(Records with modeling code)
+===+
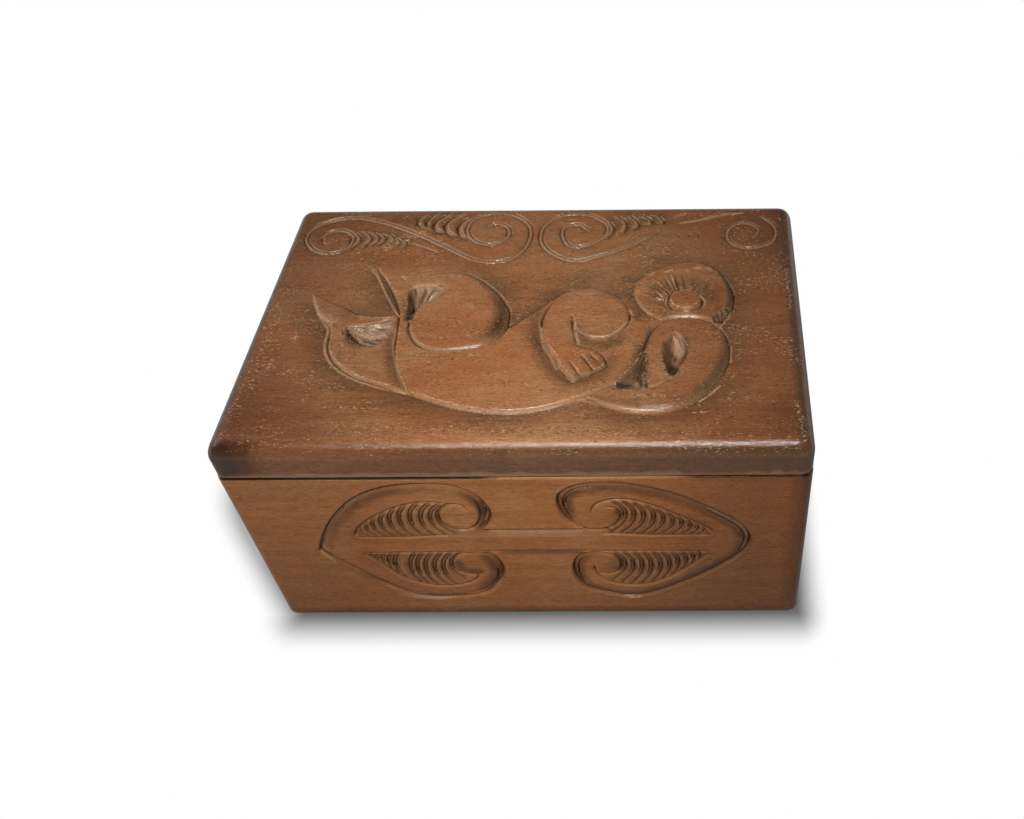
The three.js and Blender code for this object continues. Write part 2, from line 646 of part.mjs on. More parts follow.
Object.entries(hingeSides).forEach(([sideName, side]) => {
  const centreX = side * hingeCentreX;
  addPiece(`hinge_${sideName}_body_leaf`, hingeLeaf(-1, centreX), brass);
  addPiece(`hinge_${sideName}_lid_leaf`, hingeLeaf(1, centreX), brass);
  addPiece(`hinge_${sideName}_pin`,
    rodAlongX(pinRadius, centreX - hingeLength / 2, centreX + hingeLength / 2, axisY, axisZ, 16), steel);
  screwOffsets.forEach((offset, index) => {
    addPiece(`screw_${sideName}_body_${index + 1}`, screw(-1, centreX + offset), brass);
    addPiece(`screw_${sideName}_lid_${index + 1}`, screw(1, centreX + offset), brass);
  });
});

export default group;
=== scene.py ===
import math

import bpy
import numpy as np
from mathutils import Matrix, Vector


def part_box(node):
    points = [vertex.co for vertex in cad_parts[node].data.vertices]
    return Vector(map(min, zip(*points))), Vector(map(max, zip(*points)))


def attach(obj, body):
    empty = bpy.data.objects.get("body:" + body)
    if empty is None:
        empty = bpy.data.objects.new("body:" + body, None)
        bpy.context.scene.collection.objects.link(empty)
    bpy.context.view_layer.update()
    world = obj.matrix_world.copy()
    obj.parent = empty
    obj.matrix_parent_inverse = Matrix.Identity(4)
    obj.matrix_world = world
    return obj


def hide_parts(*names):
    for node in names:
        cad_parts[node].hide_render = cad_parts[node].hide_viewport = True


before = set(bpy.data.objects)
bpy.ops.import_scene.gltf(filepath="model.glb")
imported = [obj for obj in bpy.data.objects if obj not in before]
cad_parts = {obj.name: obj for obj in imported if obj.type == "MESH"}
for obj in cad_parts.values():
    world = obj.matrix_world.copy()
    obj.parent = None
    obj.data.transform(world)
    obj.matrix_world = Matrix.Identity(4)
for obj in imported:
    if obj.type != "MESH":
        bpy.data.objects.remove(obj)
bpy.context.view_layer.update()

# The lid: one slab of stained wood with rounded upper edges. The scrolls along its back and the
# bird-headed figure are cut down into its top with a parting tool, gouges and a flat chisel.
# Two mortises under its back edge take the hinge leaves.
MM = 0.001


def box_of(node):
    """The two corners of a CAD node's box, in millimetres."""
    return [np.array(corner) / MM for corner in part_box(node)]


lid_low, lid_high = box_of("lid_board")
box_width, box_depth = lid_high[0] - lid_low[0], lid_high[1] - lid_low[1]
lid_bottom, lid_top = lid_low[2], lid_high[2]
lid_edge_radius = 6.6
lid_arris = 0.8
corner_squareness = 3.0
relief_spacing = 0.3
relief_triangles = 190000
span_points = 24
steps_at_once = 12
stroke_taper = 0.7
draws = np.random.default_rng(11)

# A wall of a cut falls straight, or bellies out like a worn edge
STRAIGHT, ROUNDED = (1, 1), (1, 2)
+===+
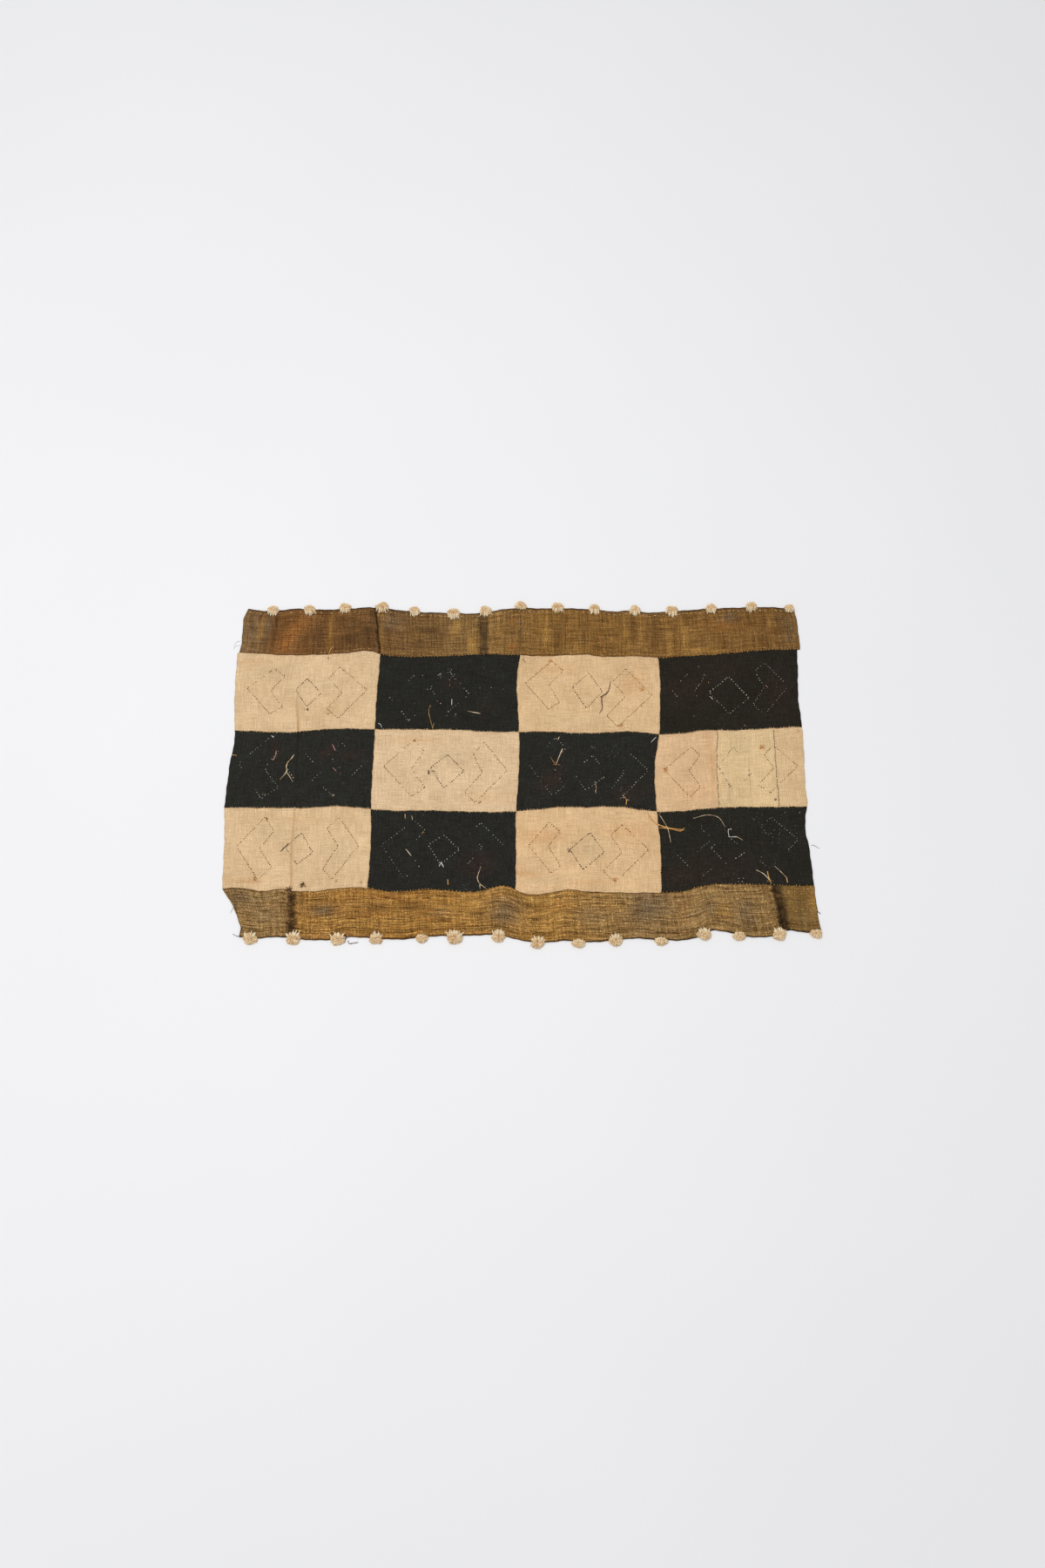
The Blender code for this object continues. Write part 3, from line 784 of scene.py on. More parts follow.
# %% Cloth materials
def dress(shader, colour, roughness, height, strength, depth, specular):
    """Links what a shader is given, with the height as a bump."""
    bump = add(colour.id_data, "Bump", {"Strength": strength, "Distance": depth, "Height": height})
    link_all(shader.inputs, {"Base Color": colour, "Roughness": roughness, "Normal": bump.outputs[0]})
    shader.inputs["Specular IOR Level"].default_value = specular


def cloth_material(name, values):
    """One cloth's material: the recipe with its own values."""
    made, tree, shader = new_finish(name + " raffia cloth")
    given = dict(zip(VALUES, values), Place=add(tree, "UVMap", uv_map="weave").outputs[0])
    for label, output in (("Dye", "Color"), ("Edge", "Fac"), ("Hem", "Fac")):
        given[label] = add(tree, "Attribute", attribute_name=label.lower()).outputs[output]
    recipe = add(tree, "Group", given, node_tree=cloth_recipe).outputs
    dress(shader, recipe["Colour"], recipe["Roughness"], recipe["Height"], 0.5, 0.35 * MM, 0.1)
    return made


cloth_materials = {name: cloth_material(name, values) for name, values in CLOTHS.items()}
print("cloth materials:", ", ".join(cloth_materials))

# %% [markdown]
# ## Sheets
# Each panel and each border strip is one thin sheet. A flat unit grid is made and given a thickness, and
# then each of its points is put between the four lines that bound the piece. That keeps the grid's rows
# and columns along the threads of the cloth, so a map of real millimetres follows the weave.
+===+
Nothing but the lines from the one with "hingeLeaf(-1, centreX), brass);" through the one with "in imported if" should be repeated, and each exactly.

Completed task:
  addPiece(`hinge_${sideName}_body_leaf`, hingeLeaf(-1, centreX), brass);
  addPiece(`hinge_${sideName}_lid_leaf`, hingeLeaf(1, centreX), brass);
  addPiece(`hinge_${sideName}_pin`,
    rodAlongX(pinRadius, centreX - hingeLength / 2, centreX + hingeLength / 2, axisY, axisZ, 16), steel);
  screwOffsets.forEach((offset, index) => {
    addPiece(`screw_${sideName}_body_${index + 1}`, screw(-1, centreX + offset), brass);
    addPiece(`screw_${sideName}_lid_${index + 1}`, screw(1, centreX + offset), brass);
  });
});

export default group;
=== scene.py ===
import math

import bpy
import numpy as np
from mathutils import Matrix, Vector


def part_box(node):
    points = [vertex.co for vertex in cad_parts[node].data.vertices]
    return Vector(map(min, zip(*points))), Vector(map(max, zip(*points)))


def attach(obj, body):
    empty = bpy.data.objects.get("body:" + body)
    if empty is None:
        empty = bpy.data.objects.new("body:" + body, None)
        bpy.context.scene.collection.objects.link(empty)
    bpy.context.view_layer.update()
    world = obj.matrix_world.copy()
    obj.parent = empty
    obj.matrix_parent_inverse = Matrix.Identity(4)
    obj.matrix_world = world
    return obj


def hide_parts(*names):
    for node in names:
        cad_parts[node].hide_render = cad_parts[node].hide_viewport = True


before = set(bpy.data.objects)
bpy.ops.import_scene.gltf(filepath="model.glb")
imported = [obj for obj in bpy.data.objects if obj not in before]
cad_parts = {obj.name: obj for obj in imported if obj.type == "MESH"}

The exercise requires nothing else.